Voldemort with the Elder Wand

Just like the other two Peverell brothers, it is this flaw in Voldemort’s logic that undoes him. His quest for power has left him looking for a tool which will make him eternal, rather than seeing in Harry the quality that makes him supreme. That quality, more penetrating than the power of a wand or a life-giving stone, is love. Harry, marked by the love of life lain down, carries that love and is compelled to do the same. Harry, in the name of love, lays down his life so that his friends might live. Because Harry has given himself up, he has gained it all.

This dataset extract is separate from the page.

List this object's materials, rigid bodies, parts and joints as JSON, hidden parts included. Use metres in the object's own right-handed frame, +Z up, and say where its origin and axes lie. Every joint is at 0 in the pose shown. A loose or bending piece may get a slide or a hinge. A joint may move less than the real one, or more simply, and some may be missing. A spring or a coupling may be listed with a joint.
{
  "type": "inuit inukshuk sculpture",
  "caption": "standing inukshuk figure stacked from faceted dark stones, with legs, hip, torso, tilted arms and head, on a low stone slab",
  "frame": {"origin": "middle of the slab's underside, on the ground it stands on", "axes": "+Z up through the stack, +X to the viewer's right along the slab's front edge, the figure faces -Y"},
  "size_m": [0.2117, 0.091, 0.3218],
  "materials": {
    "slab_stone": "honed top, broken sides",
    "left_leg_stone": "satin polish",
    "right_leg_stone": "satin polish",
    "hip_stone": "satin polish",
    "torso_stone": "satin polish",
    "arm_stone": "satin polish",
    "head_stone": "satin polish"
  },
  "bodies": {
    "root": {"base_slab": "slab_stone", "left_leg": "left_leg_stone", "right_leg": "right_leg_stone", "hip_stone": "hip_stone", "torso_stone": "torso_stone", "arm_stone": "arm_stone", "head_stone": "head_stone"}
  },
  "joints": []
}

This self-sacrificing love is what leads Harry to his encounter with Dumbledore, in an empty King’s Cross Station. There, he recognizes that he is the unlikely Master of Death, the bespectacled descendant of the third Peverell brother, and precisely because he died to death:

I was afraid that your hot head might dominate your good heart. I was scared that, if presented outright with the facts about those tempting objects, you might seize the Hallows as I did, at the wrong time, for the wrong reasons. If you laid hands on them, I wanted you to possess them safely. You are the true master of death, because the true master does not seek to run away from Death. He accepts that he must die, and understands that there are far, far worse things in the living world than dying.

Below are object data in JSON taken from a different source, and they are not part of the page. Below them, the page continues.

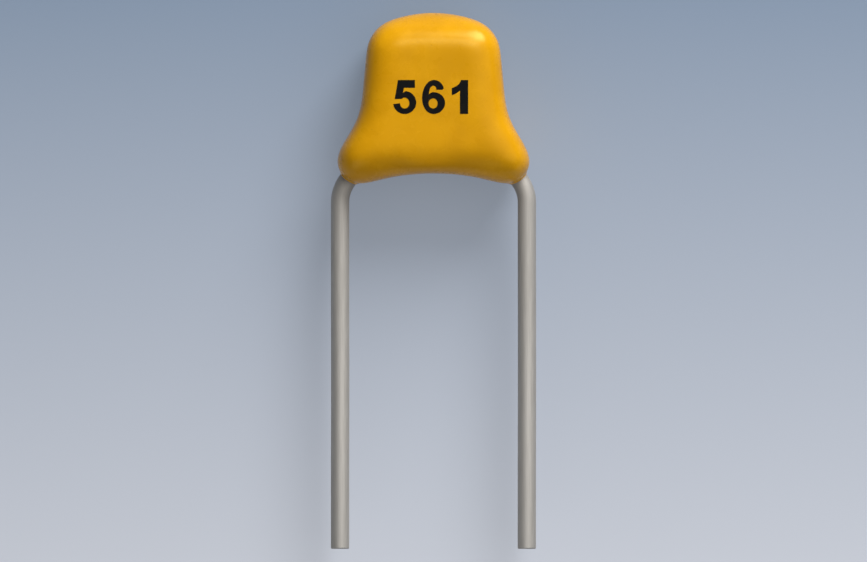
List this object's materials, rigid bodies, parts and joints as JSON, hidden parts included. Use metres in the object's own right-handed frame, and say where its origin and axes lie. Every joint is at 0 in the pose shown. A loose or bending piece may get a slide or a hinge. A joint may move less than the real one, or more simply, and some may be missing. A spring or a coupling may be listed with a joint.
{
  "type": "multilayer ceramic capacitor",
  "caption": "Radial multilayer ceramic capacitor: a chip soldered between two round leads and dipped in a bell-shaped epoxy coating.",
  "frame": {"origin": "midway between the two leads, on their axes, at the seating plane where their straight lower stretch begins", "axes": "+X across the leads, to the right as the marked face is seen; +Y away from the board, towards the rounded top of the body; +Z out of the marked face. The part lies on its flat back."},
  "size_m": [0.0056, 0.0145, 0.0024],
  "materials": {
    "coating": "gloss",
    "ceramic": "matte",
    "electrode": "satin",
    "termination": "satin",
    "barrier": "satin",
    "solder": "satin",
    "lead": "satin"
  },
  "bodies": {
    "root": {"barrier_left": "barrier", "barrier_right": "barrier", "ceramic_block": "ceramic", "electrode_left_01": "electrode", "electrode_left_02": "electrode", "electrode_left_03": "electrode", "electrode_left_04": "electrode", "electrode_left_05": "electrode", "electrode_left_06": "electrode", "electrode_left_07": "electrode", "electrode_left_08": "electrode", "electrode_left_09": "electrode", "electrode_left_10": "electrode", "electrode_right_01": "electrode", "electrode_right_02": "electrode", "electrode_right_03": "electrode", "electrode_right_04": "electrode", "electrode_right_05": "electrode", "electrode_right_06": "electrode", "electrode_right_07": "electrode", "electrode_right_08": "electrode", "electrode_right_09": "electrode", "electrode_right_10": "electrode", "epoxy_coating": "coating", "lead_left": "lead", "lead_right": "lead", "solder_left": "solder", "solder_right": "solder", "termination_left": "termination", "termination_right": "termination"}
  },
  "joints": []
}
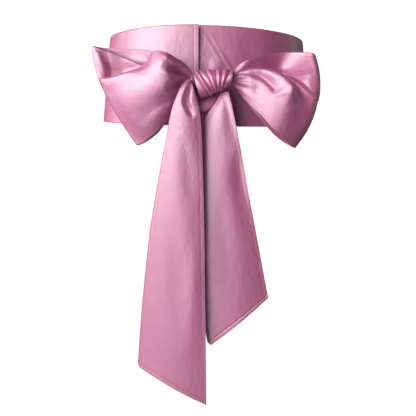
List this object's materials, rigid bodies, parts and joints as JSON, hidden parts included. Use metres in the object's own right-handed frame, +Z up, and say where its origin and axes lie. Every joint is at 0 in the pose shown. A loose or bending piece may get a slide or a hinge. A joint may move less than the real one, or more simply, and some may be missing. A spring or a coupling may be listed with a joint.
{
  "type": "satin waist sash with a front bow",
  "caption": "Pink satin waist sash worn as a band, its hemmed end crossing at centre front, tied in a wide two-loop bow with a pleated knot and two long tails cut on a slant.",
  "frame": {"origin": "the middle of the waist hollow, at half the height of the band, where the wearer's waist holds the sash", "axes": "+X to the right as the bow is seen from the front, +Y from the bow to the back of the waist, +Z up; the bow faces -Y"},
  "size_m": [0.2746, 0.239, 0.4527],
  "materials": {
    "satin": "bright satin face, woven, soft pink"
  },
  "bodies": {
    "root": {"waist_band": "satin", "bow_loop_left": "satin", "bow_loop_right": "satin", "knot_wrap": "satin", "knot_under": "satin", "tail_left": "satin", "tail_right": "satin"}
  },
  "joints": []
}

4 responses to “The Seven Sacraments of Harry Potter, Part 7: The Deathly Hallows”

  1. Amy says:

    Thanks for doing this series! I’ve really enjoyed reading & watching Harry Potter, and it was nice to see a Christian perspective that was friendly to Harry Potter!

  2. Todd Brewer says:

    Love this piece and really appreciated the series as a whole. It’s been probably the best analysis I’ve read so far – avoiding allegory (the in bad sense) and a genuine respect for the source material.